Todo mundo
repara ou lembra quando empenhou a primeira vez eu te amo numa relação.
Qual o
momento exatamente. O dia, a hora, os minutos. Após o sexo, embevecido. Ou no
cinema escorregando as palavras num beijo. Ou antes, de um aceno ao trabalho.
Aquele eu te
amo que rodopiou na garganta até ganhar a forma da boca. Aquele eu te amo que
fora ensaiado em diversos momentos de alegria, e recuou por vergonha.
Quando ele
vem, é um balbucio: estranho, inseguro, desajeitado como um pedido de desculpa.
Sim, o
primeiro “eu te amo” é um pedido de desculpa:
– Desculpo,
eu te amo.
– Desculpa,
eu me ferrei.
– Desculpa,
não quis só que aconteceu.
O primeiro
eu te amo é uma série vitoriosa de fracassos. Fracasso da amizade (não consigo
ser mais seu amigo). Fracasso da independência (não consigo mais viver longe de
você). Fracasso da mentira (não consigo mais mentir para você).
A declaração
aparece tímida. Temos que sempre repetir – este é o constrangimento. O primeiro
eu te amo nunca é ouvido.
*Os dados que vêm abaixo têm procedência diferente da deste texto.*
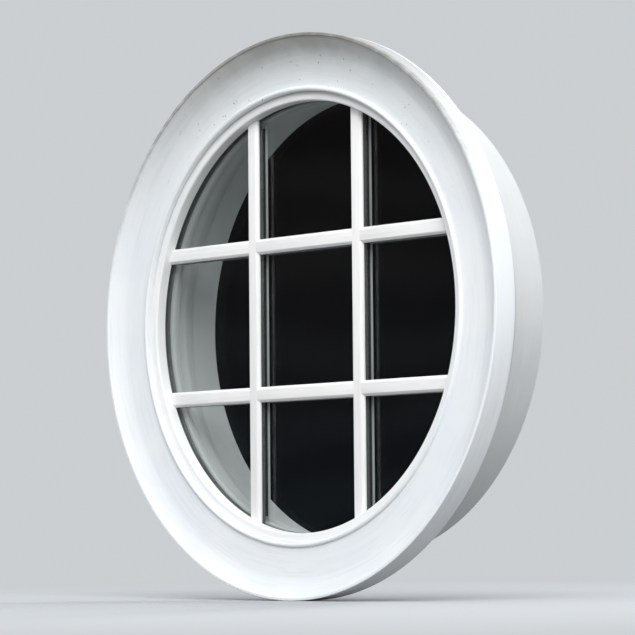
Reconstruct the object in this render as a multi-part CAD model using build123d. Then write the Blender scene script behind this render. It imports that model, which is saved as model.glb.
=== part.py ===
from build123d import *
import os
from math import cos, radians, sin, sqrt

# Round (oculus) window with its frame, millimetres. The axis of the window runs along Y.
# The origin is on that axis, in the plane of the flat back of the exterior casing.
# Minus Y is outdoors, plus Y is indoors and Z is up.
# Depths are places along Y. Radii grow outwards from the clear glass, ring by ring.

# Sealed double glazing
sight_radius = 419.0
glass_bite = 13.5
glass_setback = 2.0
pane_thickness = 4.0
cavity = 12.0
spacer_height = 10.5

# Window frame, the ring that carries the glass
glass_edge_gap = 4.0
frame_wall = 30.5
frame_back = 91.5

# Exterior casing: roll, band, cove and lip, from the glass outwards
roll_radius = 5.0
band_width = 56.5
band_fall = 1.5
cove_width = 39.0
cove_depth = 16.0
cove_arc_radius = 100.0
lip_width = 6.0
lip_step = 2.0
casing_thickness = 50.0
register_height = 1.5

# Jamb liner, which brings the frame out to the face of the room
wall_depth = 167.0
liner_step = 8.5
liner_edge = 8.0

# Loose tenons between the frame and the liner
tenon_count = 6
tenon_width = 40.0
tenon_length = 40.0
tenon_thickness = 6.0

# Stops and the gasket that hold the glazing
stop_clearance = 0.3
gasket_thickness = 2.5
gasket_proud = 0.6
gasket_width = 11.0
bead_front_width = 12.5
bead_depth = 22.5
bead_nose_edge = 2.5
bead_quirk_depth = 11.5
bead_quirk_step = 1.5
bead_bevel_end = 1.5
stop_depth = 22.0
stop_ovolo = 8.0

# Glazing bars, three panes each way
bar_spacing = 292.0
bar_width = 30.0
bar_face_width = 20.0
bar_thickness = 8.0
bar_edge = 3.5
bar_end_gap = 0.3
tape_thickness = 1.0
tape_inset = 3.0
cavity_bar_width = 18.0
cavity_bar_thickness = 9.0

# Blocks under and round the glazing
block_width = 20.0
setting_block_arc = 12.0
setting_block_angle = 30.0
centring_block_arc = 7.0
centring_block_angles = (285.0, 0.0, 75.0)

# Square-section pins and nails, driven home and filled over
pin_count = 6
pin_width = 1.4
pin_length = 30.0
nail_count = 6
nail_width = 1.8
nail_length = 60.0
filler_cover = 2.0

# Flats that make up a quarter round where a moulding is turned
flats_per_quarter = 2

# Radii worked out from the sizes above
glass_radius = sight_radius + glass_bite
spacer_radius = glass_radius - spacer_height
bore_radius = glass_radius + glass_edge_gap
frame_radius = bore_radius + frame_wall
roll_centre_radius = bore_radius + roll_radius
cove_inner_radius = roll_centre_radius + roll_radius + band_width
lip_inner_radius = cove_inner_radius + cove_width
casing_radius = lip_inner_radius + lip_width
liner_bore_radius = bore_radius + liner_step
stop_radius = bore_radius - stop_clearance
nose_radius = stop_radius - bead_front_width
quirk_radius = nose_radius + bead_quirk_step
gasket_radius = sight_radius - gasket_proud
bar_offset = bar_spacing / 2

# Depths worked out from the sizes above
lip_front = -casing_thickness
cove_front = lip_front + lip_step
band_outer_depth = cove_front + cove_depth
band_inner_depth = band_outer_depth + band_fall
outer_pane_front = glass_setback
cavity_front = outer_pane_front + pane_thickness
inner_pane_front = cavity_front + cavity
glazing_back = inner_pane_front + pane_thickness
bead_back = outer_pane_front - gasket_thickness
bead_front = bead_back - bead_depth
quirk_depth = bead_front + bead_quirk_depth
bevel_back = bead_back - bead_bevel_end
stop_back = glazing_back + stop_depth

bar_names = ("left_upright", "right_upright", "upper_level", "lower_level")


def section(*corners):
    """A closed section drawn as radius against depth."""
    return make_face(Polyline(*corners, close=True))


def turned(face):
    """The section turned right round the window's axis."""
    return revolve(face, axis=Axis.Y, revolution_arc=360)


def rounded(centre, radius, first_angle, last_angle):
    """Corners of a round stretch of a section. Angle 0 points outwards and 90 points indoors."""
    flats = round(flats_per_quarter * abs(last_angle - first_angle) / 90)
    corners = []
    for i in range(flats + 1):
        angle = radians(first_angle + (last_angle - first_angle) * i / flats)
        corners.append((centre[0] + radius * cos(angle), centre[1] + radius * sin(angle)))
    return corners


def plain_ring(inner, outer, front, back):
    """A ring of rectangular section."""
    return turned(section((inner, front), (outer, front), (outer, back), (inner, back)))


def disc(radius, front, back):
    """A disc between two depths."""
    return Pos(0, (front + back) / 2, 0) * Rot(90, 0, 0) * Cylinder(radius, back - front)


def slab(half_x, half_z, front, back):
    """A block centred on the window's axis between two depths."""
    return Pos(0, (front + back) / 2, 0) * Box(2 * half_x, abs(back - front), 2 * half_z)


def around(piece, count, first_angle=0.0):
    """Copies of a piece made at the top, spread evenly round the window."""
    return [Rot(0, first_angle + 360 * i / count, 0) * piece for i in range(count)]


def casing():
    """Coved casing: a small roll next to the glass, a wide band, a cove and an outer lip.

    A low register on its back, as wide as the frame, seats on the front of the frame.
    """
    cove_start = (lip_inner_radius, cove_front)
    cove_end = (cove_inner_radius, band_outer_depth)
    lip = Polyline((casing_radius, 0), (casing_radius, lip_front), (lip_inner_radius, lip_front), cove_start)
    cove = RadiusArc(cove_start, cove_end, -cove_arc_radius)
    roll = rounded((roll_centre_radius, band_inner_depth), roll_radius, 0, -180)
    register = [(bore_radius, register_height), (frame_radius, register_height), (frame_radius, 0)]
    rest = Polyline(cove_end, *roll, *register, (casing_radius, 0))
    return turned(make_face(Curve() + [lip, cove, rest]))


def frame():
    """The ring that the glazing, the casing and the liner are all fixed to."""
    return plain_ring(bore_radius, frame_radius, register_height, frame_back)


def liner():
    """Jamb liner with an eased edge towards the room."""
    return turned(section(
        (liner_bore_radius, frame_back),
        (frame_radius, frame_back),
        (frame_radius, wall_depth),
        (liner_bore_radius + liner_edge, wall_depth),
        (liner_bore_radius, wall_depth - liner_edge),
    ))


def liner_tenons():
    """Flat loose tenons, half in the back of the frame and half in the liner."""
    middle_radius = (liner_bore_radius + frame_radius) / 2
    tenon = Pos(0, frame_back, middle_radius) * Box(tenon_width, tenon_length, tenon_thickness)
    return around(tenon, tenon_count, 180 / tenon_count)


def bead_wall(gap):
    """The bead's inner wall from its quirk to the glass, moved towards the axis by a gap."""
    return [
        (nose_radius - gap, quirk_depth),
        (quirk_radius - gap, quirk_depth),
        (sight_radius - gap, bevel_back),
        (sight_radius - gap, bead_back),
    ]


def glazing_bead():
    """Exterior bead: an eased nose, a small quirk and a bevel down to the glass."""
    outside = [(stop_radius, bead_back), (stop_radius, bead_front)]
    nose = [(nose_radius + bead_nose_edge, bead_front), (nose_radius, bead_front + bead_nose_edge)]
    return turned(section(*outside, *nose, *bead_wall(0)))


def interior_stop():
    """Interior stop with a quarter round towards the room."""
    ovolo_centre = (sight_radius + stop_ovolo, stop_back - stop_ovolo)
    ovolo = rounded(ovolo_centre, stop_ovolo, 180, 90)
    outside = [(stop_radius, stop_back), (stop_radius, glazing_back)]
    return turned(section((sight_radius, glazing_back), *ovolo, *outside))


def bead_pins():
    """Pins driven outwards through the bevel of the bead into the casing."""
    depth = (quirk_depth + bevel_back) / 2
    inner_end = (quirk_radius + sight_radius) / 2 + filler_cover
    pin = Pos(0, depth, inner_end + pin_length / 2) * Box(pin_width, pin_width, pin_length)
    return around(pin, pin_count)


def stop_pins():
    """Pins driven outwards through the interior stop into the frame."""
    depth = (glazing_back + stop_back - stop_ovolo) / 2
    inner_end = sight_radius + filler_cover
    pin = Pos(0, depth, inner_end + pin_length / 2) * Box(pin_width, pin_width, pin_length)
    return around(pin, pin_count, 180 / pin_count)


def casing_nails():
    """Nails driven through the casing into the front of the frame."""
    depth = band_inner_depth + filler_cover + nail_length / 2
    nail = Pos(0, depth, bore_radius + frame_wall / 2) * Box(nail_width, nail_length, nail_width)
    return around(nail, nail_count, 90 / nail_count)


def blocks(clock_angles, arc):
    """Blocks between the edge of the glazing and the frame, at clock angles in degrees from the top."""
    middle = (outer_pane_front + glazing_back) / 2
    front = middle - block_width / 2
    back = middle + block_width / 2
    face = section((glass_radius, front), (bore_radius, front), (bore_radius, back), (glass_radius, back))
    block = Rot(0, -90 - arc / 2, 0) * revolve(face, axis=Axis.Y, revolution_arc=arc)
    return [Rot(0, angle, 0) * block for angle in clock_angles]


def bar_stock(width, face_width, glass_side, shoulder, face):
    """A bar along Z, flat towards the glass and bevelled from its shoulders to its face."""
    profile = [
        (-width / 2, glass_side),
        (width / 2, glass_side),
        (width / 2, shoulder),
        (face_width / 2, face),
        (-face_width / 2, face),
        (-width / 2, shoulder),
    ]
    return extrude(make_face(Polyline(*profile, close=True)), amount=bore_radius, both=True)


def bar_grid(stock, width, glass_side, lap_depth, clear_space):
    """Two upright and two level bars, lapped flush where they cross. The uprights keep their faces."""
    lying = Rot(0, 90, 0) * stock
    notch = slab(width / 2, width / 2, lap_depth, glass_side)
    uprights = []
    for x in (-bar_offset, bar_offset):
        notches = [Pos(x, 0, z) * notch for z in (-bar_offset, bar_offset)]
        uprights.append((Pos(x, 0, 0) * stock - notches) & clear_space)
    levels = []
    for z in (bar_offset, -bar_offset):
        levels.append((Pos(0, 0, z) * lying - uprights) & clear_space)
    return uprights + levels


def exterior_bars():
    """Bars on the outside of the glass, with ends coped to the wall of the bead."""
    end_radius = gasket_radius - bar_end_gap
    wall = [(nose_radius - bar_end_gap, bead_front), *bead_wall(bar_end_gap)]
    behind = [(end_radius, bead_back), (end_radius, outer_pane_front), (0, outer_pane_front)]
    clear_space = turned(section((0, bead_front), *wall, *behind))
    glass_side = outer_pane_front - tape_thickness
    shoulder = glass_side - bar_edge
    stock = bar_stock(bar_width, bar_face_width, glass_side, shoulder, glass_side - bar_thickness)
    return bar_grid(stock, bar_width, glass_side, shoulder, clear_space)


def interior_bars():
    """Bars on the room side of the glass, with ends against the interior stop."""
    clear_space = disc(sight_radius - bar_end_gap, glazing_back, stop_back)
    glass_side = glazing_back + tape_thickness
    shoulder = glass_side + bar_edge
    stock = bar_stock(bar_width, bar_face_width, glass_side, shoulder, glass_side + bar_thickness)
    return bar_grid(stock, bar_width, glass_side, shoulder, clear_space)


def cavity_bars():
    """Flat bars between the panes, held by their ends in the spacer."""
    clear_space = disc(spacer_radius, cavity_front, inner_pane_front)
    middle = (cavity_front + inner_pane_front) / 2
    back = middle + cavity_bar_thickness / 2
    front = middle - cavity_bar_thickness / 2
    stock = bar_stock(cavity_bar_width, cavity_bar_width, back, middle, front)
    return bar_grid(stock, cavity_bar_width, back, middle, clear_space)


def bar_tapes(front, back, end_radius):
    """Square-cut tape behind the bars: two long strips, and short ones between and beside them."""
    half_width = bar_width / 2 - tape_inset
    near = bar_offset - half_width
    far = bar_offset + half_width
    end = sqrt(end_radius**2 - far**2)
    strips = [Pos(x, 0, 0) * slab(half_width, end, front, back) for x in (-bar_offset, bar_offset)]
    for z in (-bar_offset, bar_offset):
        strips.append(Pos(0, 0, z) * slab(near, half_width, front, back))
        for x in (-(far + end) / 2, (far + end) / 2):
            strips.append(Pos(x, 0, z) * slab((end - far) / 2, half_width, front, back))
    return strips


def put(name, *solids):
    """Writes one node's file."""
    shape = solids[0] if len(solids) == 1 else Compound(children=list(solids))
    shape.label = name
    export_step(shape, f"parts/{name}.step")


def put_bars(place, bars):
    """Writes the four bars of one grid."""
    for name, bar in zip(bar_names, bars):
        put(f"{place}_bar_{name}", bar)


def put_rings_and_fasteners():
    tenons = liner_tenons()
    outer_pins = bead_pins()
    inner_pins = stop_pins()
    nails = casing_nails()
    put("exterior_casing", casing() - (nails + outer_pins))
    put("window_frame", frame() - (nails + inner_pins + tenons))
    put("jamb_liner", liner() - tenons)
    put("glazing_bead", glazing_bead() - outer_pins)
    put("interior_stop", interior_stop() - inner_pins)
    put("liner_tenons", *tenons)
    put("bead_pins", *outer_pins)
    put("stop_pins", *inner_pins)
    put("casing_nails", *nails)


def put_glazing():
    put("outer_pane", disc(glass_radius, outer_pane_front, cavity_front))
    put("inner_pane", disc(glass_radius, inner_pane_front, glazing_back))
    put("edge_spacer", plain_ring(spacer_radius, glass_radius, cavity_front, inner_pane_front))
    put("glazing_gasket", plain_ring(gasket_radius, gasket_radius + gasket_width, bead_back, outer_pane_front))
    put("setting_blocks", *blocks((180 - setting_block_angle, 180 + setting_block_angle), setting_block_arc))
    put("centring_blocks", *blocks(centring_block_angles, centring_block_arc))


def put_glazing_bars():
    put_bars("exterior", exterior_bars())
    put_bars("interior", interior_bars())
    put_bars("cavity", cavity_bars())
    outer_tape_end = gasket_radius - bar_end_gap - tape_inset
    inner_tape_end = sight_radius - bar_end_gap - tape_inset
    tape_front = outer_pane_front - tape_thickness
    put("exterior_bar_tapes", *bar_tapes(tape_front, outer_pane_front, outer_tape_end))
    put("interior_bar_tapes", *bar_tapes(glazing_back, glazing_back + tape_thickness, inner_tape_end))


os.makedirs("parts", exist_ok=True)
put_rings_and_fasteners()
put_glazing()
put_glazing_bars()
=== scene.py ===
from math import atan2, cos, pi, radians, sin, sqrt, tan

import bmesh
import bpy
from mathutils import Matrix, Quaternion, Vector

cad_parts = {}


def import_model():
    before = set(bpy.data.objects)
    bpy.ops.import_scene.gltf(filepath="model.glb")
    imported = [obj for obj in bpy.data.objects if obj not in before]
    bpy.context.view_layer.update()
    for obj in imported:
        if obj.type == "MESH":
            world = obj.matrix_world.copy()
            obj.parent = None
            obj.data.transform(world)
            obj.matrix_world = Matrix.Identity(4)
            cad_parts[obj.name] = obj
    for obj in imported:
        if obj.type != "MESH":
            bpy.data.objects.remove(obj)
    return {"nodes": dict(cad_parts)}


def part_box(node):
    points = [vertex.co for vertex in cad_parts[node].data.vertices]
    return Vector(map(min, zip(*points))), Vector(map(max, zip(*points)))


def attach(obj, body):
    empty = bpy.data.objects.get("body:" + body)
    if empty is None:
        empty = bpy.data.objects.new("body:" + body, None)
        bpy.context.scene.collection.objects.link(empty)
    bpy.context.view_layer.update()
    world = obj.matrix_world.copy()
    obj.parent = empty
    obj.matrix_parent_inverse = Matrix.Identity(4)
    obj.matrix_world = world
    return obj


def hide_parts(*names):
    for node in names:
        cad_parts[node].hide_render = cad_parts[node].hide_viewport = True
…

E ainda enfrentaremos a pergunta desconfiada de nossa
companhia: “O que você disse?”.
Ai, como é
sufocante. Muitos mentem e, já acovardados, não insistem. Expor o eu te amo
parte de uma tontura, repetir é embriaguez.
O primeiro
eu te amo surge com voz de adolescente, aquele timbre indefinido, arenoso:
metade infância, metade adulto. Soprado, sussurrado, comovido.
É um caminho
sem volta. Um desabafo que se consome em decisão e que se impõe como destino.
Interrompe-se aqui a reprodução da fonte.